More broadly, professors who are taking students will look more at proxies for GRE score, such as undergraduate institution, or the prestige of the people writing recommendation letters. That is, pedigree will matter a lot more. In some places, such as Britain, standardized testing emerged in part as a way to identify strong students from underprivileged backgrounds. These are not the type of students who would ever be able to present a prestigious letter of recommendation. This is a sort of student which still exists (often they are from non-academic backgrounds, being the first to graduate from college in their family; what they lack in polish they compensate for in aptitude, but that takes the right environment to express).

The recourse to other variables besides the GRE score will likely have mixed results at best. Consider the successful campaign to ban asking for job applicants’ criminal records. It turns out that just increased discrimination against all young black men, because employers could not longer differentiate. In general I think removing the GRE would probably hurt graduates of less prestigious state universities the most (and of course students from East Asia, who tend to have a comparative advantage on standardized tests). I’m pretty sure we’ll see, as the experiment will be run.
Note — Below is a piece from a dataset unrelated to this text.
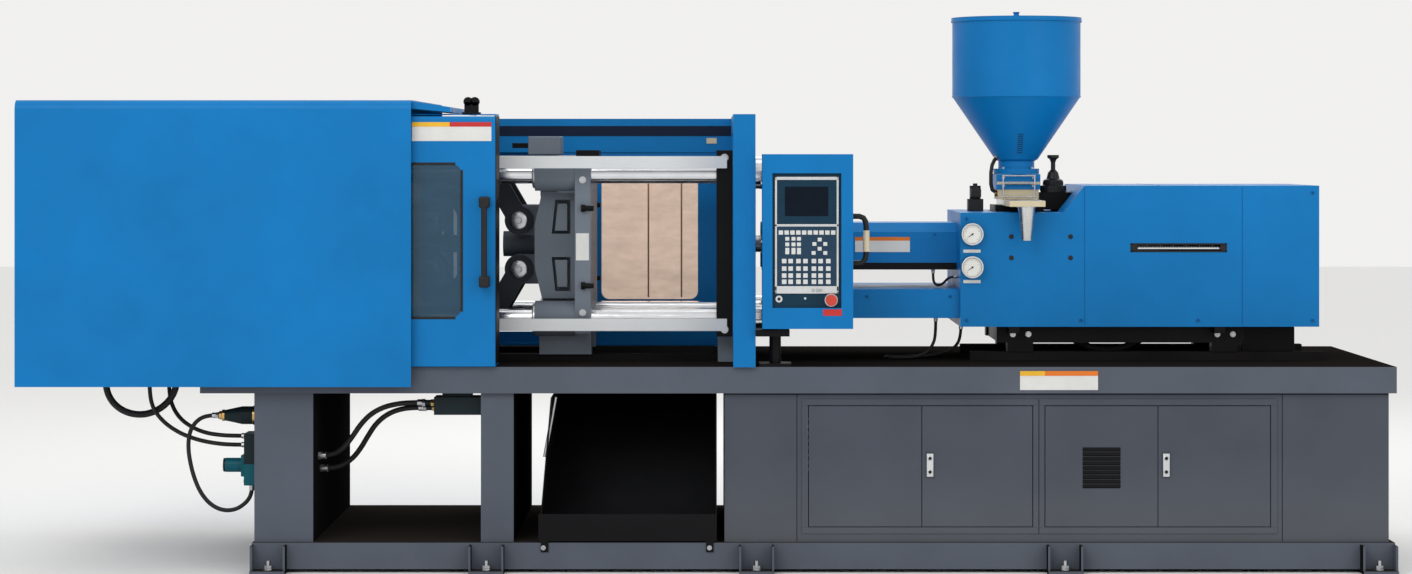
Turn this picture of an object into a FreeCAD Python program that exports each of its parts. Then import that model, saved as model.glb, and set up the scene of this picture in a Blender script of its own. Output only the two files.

Addendum: There are professors at relatively prestigious research universities who had mediocre or sub-par GRE scores. We all know them. To some extent I think many of these individuals almost take pride in the fact that they accomplished so much in science despite negative feedback due to their unimpressive test scores. But remember that we’re talking about trends and averages, not deterministic predictions. Nothing in science is guaranteed, and even if you start at Harvard with undergraduate publications (not first author, but still) in Nature you may not make it that far (I’m thinking of a friend of mine, alas, who picked the wrong lab/project and couldn’t recover).

The coming reign of the Baby Boomer gerontocracy

From Dawn to Decadence: 1500 to the Present: 500 Years of Western Cultural Life is one of my favorite books. It’s one of those works whose breadth and depth is such that I would recommend it to anyone. Jacques Barzun began writing this work when he was 84, and it was published in his 93rd year. Born in 1907 Barzun saw the full efflorescence of 20th century Western culture across much of its span firsthand. When people say that when you age you gain wisdom, surely in the domain of scholarship Barzun’s production in the last few decades of his life would qualify.

But not everyone is Jacques Barzun. If you read Intelligence: All That Matters or peruse some of Eliott Tucker-Drob’s work you will know that cognitive function declines with age beyond your twenties. Different subcomponents may decline at different rates. And, they decline differently in different people (e.g., some people may develop dementia, so their faculties will decline far faster at an earlier age). But, by and large any gains in experience or wisdom are going to be balanced against declines in raw analytic ability, as well as the slow entropic loss of information.

This is not an inconsequential matter. Our governing class is quite old. The average age in Congress may be 55 to 60, but it is almost certainly true that more senior members with more power and authority are older. The president of the United States is 70 years old. If you look at the plots in these figures by 70 there has been a notable drop in intelligence by this age, though again, it may vary from person to person.

But most important in light of these figures is that the Supreme Court is a lifetime appointment, and many of its members are quite old, an anticipate serving until they are quite old if they are younger. In the mid-1970s justice William O. Douglas had a stroke and was basically not mentally competent to serve. Because of this fact, and Douglas’ reluctance to retire his fellow justices basically did not take his vote into account. Three of the justices today are over the age of 70, with Clarence Thomas nearing that age, and two are over the age of 80.

When it comes to Congress, or even the President, there seems to be some sort of institutional support as well as the larger collective vote in the case of Congress, which might buffer the cognitive impact of a gerontocracy. But aside from law clerks Supreme Court justices have to rely on their own individual mental capacities.

The Mormon Church has a gerontocracy among its we openleadership. Even my most devout friends in the church sometimes found it amusing how old their leadership was, and how quickly they died in succession due to the seniority principle. But The Supreme Court is not the leadership of a relatively small church. It impacts our whole nation. This sort of gerontocracy is no laughing matter.

Will we openly speak of the age issue? I doubt it. Today the Baby Boomers are between the ages of 53 an 71. They are coming into their own as a cohort into the highest reaches of the gerontocracy. If there is any generation with the grace and humility to step aside for the greater good, it will not be this generation.